Entries with model source code:
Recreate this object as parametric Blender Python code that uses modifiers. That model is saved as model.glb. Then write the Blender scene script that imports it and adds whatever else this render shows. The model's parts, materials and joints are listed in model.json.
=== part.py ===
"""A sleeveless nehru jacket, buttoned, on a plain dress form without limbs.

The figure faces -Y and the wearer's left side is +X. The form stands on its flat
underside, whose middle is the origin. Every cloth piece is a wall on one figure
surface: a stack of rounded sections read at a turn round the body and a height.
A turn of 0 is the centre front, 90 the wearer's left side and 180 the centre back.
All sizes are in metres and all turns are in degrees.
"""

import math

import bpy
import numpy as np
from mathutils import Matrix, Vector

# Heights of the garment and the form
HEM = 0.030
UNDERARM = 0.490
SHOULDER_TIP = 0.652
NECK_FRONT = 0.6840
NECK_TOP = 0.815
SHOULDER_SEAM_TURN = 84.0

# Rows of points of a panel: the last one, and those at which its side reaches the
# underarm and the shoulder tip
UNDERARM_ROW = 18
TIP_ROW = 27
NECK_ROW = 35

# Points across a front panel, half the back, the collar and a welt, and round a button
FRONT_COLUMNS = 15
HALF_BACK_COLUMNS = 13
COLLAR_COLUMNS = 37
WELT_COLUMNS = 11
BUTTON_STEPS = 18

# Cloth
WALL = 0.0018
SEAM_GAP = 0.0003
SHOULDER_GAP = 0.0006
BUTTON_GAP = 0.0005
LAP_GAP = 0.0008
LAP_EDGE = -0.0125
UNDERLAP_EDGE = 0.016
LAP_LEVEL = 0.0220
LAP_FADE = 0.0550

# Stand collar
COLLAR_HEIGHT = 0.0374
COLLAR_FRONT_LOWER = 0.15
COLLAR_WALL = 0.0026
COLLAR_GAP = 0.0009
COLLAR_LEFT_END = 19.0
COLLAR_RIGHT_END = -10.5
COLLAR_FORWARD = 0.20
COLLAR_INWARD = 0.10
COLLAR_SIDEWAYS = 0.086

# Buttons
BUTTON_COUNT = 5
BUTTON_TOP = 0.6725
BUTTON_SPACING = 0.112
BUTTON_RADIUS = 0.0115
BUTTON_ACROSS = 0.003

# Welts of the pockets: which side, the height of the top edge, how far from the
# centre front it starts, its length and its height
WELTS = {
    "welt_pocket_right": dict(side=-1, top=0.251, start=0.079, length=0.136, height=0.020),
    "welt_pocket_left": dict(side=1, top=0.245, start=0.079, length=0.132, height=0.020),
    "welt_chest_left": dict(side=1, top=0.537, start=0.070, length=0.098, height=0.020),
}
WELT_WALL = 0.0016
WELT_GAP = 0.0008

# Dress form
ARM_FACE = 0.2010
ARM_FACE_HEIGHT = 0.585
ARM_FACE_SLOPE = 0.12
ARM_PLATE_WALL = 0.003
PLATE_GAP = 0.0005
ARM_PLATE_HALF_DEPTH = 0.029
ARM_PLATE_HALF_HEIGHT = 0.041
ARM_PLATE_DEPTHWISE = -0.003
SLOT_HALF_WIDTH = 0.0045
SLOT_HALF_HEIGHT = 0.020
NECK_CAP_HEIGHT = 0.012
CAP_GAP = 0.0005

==

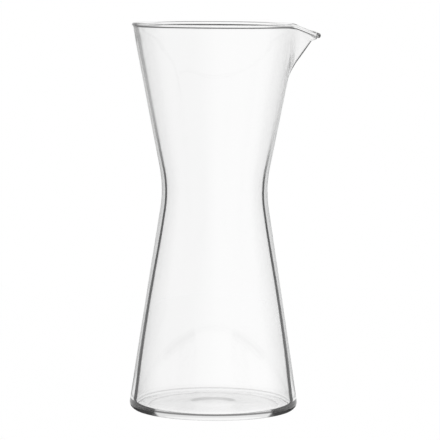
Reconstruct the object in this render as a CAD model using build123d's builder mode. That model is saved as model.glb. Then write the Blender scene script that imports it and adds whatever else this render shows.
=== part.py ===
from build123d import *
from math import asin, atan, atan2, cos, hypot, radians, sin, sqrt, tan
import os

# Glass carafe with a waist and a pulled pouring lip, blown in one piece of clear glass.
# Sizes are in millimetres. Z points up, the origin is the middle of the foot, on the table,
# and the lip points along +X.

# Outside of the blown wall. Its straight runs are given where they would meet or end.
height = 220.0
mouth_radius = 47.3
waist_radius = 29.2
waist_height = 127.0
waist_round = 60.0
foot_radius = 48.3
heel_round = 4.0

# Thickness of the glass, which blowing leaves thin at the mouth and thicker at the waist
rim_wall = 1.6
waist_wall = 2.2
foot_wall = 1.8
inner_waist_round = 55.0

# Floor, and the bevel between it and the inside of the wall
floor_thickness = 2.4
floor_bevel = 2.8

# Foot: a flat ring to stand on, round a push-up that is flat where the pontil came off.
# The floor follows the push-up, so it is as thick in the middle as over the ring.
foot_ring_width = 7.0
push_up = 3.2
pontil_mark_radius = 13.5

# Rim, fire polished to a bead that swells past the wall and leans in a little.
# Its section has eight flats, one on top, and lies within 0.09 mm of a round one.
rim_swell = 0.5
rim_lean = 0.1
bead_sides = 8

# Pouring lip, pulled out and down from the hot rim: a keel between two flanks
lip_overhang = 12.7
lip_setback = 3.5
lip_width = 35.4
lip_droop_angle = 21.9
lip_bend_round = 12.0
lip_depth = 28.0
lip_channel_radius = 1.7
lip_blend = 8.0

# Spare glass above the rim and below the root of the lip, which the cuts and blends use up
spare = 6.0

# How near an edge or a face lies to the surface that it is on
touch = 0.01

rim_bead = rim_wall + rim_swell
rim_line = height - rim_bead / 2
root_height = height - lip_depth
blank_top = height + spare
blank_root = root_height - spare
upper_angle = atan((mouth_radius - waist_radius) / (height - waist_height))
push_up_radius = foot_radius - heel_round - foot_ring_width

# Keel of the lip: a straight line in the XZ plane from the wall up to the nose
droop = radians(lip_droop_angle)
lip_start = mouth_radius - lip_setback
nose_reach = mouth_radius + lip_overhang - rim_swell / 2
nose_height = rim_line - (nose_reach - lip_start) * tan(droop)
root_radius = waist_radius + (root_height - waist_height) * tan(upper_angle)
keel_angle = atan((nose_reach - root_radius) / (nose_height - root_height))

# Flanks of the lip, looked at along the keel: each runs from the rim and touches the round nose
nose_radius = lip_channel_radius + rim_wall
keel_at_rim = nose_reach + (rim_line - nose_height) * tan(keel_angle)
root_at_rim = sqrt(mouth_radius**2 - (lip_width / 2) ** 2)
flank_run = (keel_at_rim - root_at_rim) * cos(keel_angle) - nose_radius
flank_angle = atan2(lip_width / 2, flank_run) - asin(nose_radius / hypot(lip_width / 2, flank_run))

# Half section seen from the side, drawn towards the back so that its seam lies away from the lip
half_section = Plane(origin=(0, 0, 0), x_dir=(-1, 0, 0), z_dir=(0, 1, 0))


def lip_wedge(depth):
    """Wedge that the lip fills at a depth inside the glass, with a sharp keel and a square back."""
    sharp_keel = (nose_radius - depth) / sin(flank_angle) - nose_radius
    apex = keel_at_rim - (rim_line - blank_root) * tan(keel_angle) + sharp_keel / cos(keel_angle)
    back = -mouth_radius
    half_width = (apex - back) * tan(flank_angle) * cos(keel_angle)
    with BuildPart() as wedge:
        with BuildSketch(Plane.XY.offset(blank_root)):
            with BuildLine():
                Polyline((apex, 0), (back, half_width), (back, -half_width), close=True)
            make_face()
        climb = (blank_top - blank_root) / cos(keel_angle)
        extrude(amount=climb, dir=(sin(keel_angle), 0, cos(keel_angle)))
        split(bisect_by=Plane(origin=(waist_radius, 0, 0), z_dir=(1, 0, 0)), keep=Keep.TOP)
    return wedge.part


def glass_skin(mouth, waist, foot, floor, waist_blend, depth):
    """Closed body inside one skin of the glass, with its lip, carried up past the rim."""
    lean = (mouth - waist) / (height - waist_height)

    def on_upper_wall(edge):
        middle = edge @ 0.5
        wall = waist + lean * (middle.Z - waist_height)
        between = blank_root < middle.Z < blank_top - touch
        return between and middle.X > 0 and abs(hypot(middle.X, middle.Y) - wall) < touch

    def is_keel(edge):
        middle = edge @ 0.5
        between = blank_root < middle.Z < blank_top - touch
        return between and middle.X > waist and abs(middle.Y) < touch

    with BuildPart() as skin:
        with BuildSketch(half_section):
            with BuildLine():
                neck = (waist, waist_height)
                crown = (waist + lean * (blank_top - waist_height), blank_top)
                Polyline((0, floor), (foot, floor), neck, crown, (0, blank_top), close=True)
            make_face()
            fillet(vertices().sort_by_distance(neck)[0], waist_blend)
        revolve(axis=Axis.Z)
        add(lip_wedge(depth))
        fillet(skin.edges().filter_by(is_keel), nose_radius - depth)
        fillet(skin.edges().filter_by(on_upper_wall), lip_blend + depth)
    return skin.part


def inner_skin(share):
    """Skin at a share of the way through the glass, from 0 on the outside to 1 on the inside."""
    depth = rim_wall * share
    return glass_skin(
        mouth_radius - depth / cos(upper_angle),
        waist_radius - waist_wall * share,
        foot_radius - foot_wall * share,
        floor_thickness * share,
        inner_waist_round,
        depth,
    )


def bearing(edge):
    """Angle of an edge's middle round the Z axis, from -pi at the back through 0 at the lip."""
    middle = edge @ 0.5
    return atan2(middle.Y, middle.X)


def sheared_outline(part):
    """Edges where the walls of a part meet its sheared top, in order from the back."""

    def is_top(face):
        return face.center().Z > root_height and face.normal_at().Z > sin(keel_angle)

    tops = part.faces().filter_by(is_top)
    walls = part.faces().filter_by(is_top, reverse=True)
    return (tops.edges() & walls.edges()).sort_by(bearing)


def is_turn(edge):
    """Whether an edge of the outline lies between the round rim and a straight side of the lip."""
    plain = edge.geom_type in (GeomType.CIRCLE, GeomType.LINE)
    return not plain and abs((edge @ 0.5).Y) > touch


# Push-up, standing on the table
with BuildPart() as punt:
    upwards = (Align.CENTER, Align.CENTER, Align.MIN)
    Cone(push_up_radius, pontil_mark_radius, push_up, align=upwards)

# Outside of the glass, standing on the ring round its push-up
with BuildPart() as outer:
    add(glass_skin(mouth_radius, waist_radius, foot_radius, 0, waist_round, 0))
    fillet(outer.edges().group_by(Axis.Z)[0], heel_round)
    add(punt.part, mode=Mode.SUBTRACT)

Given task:
Starting at the line that contains "Reconstruct the object" and stopping at the line that contains "bead_sides = 8", transcribe the lines exactly; both boundary lines are to be included.

Solution to the problem:
Reconstruct the object in this render as a CAD model using build123d's builder mode. That model is saved as model.glb. Then write the Blender scene script that imports it and adds whatever else this render shows.
=== part.py ===
from build123d import *
from math import asin, atan, atan2, cos, hypot, radians, sin, sqrt, tan
import os

# Glass carafe with a waist and a pulled pouring lip, blown in one piece of clear glass.
# Sizes are in millimetres. Z points up, the origin is the middle of the foot, on the table,
# and the lip points along +X.

# Outside of the blown wall. Its straight runs are given where they would meet or end.
height = 220.0
mouth_radius = 47.3
waist_radius = 29.2
waist_height = 127.0
waist_round = 60.0
foot_radius = 48.3
heel_round = 4.0

# Thickness of the glass, which blowing leaves thin at the mouth and thicker at the waist
rim_wall = 1.6
waist_wall = 2.2
foot_wall = 1.8
inner_waist_round = 55.0

# Floor, and the bevel between it and the inside of the wall
floor_thickness = 2.4
floor_bevel = 2.8

# Foot: a flat ring to stand on, round a push-up that is flat where the pontil came off.
# The floor follows the push-up, so it is as thick in the middle as over the ring.
foot_ring_width = 7.0
push_up = 3.2
pontil_mark_radius = 13.5

# Rim, fire polished to a bead that swells past the wall and leans in a little.
# Its section has eight flats, one on top, and lies within 0.09 mm of a round one.
rim_swell = 0.5
rim_lean = 0.1
bead_sides = 8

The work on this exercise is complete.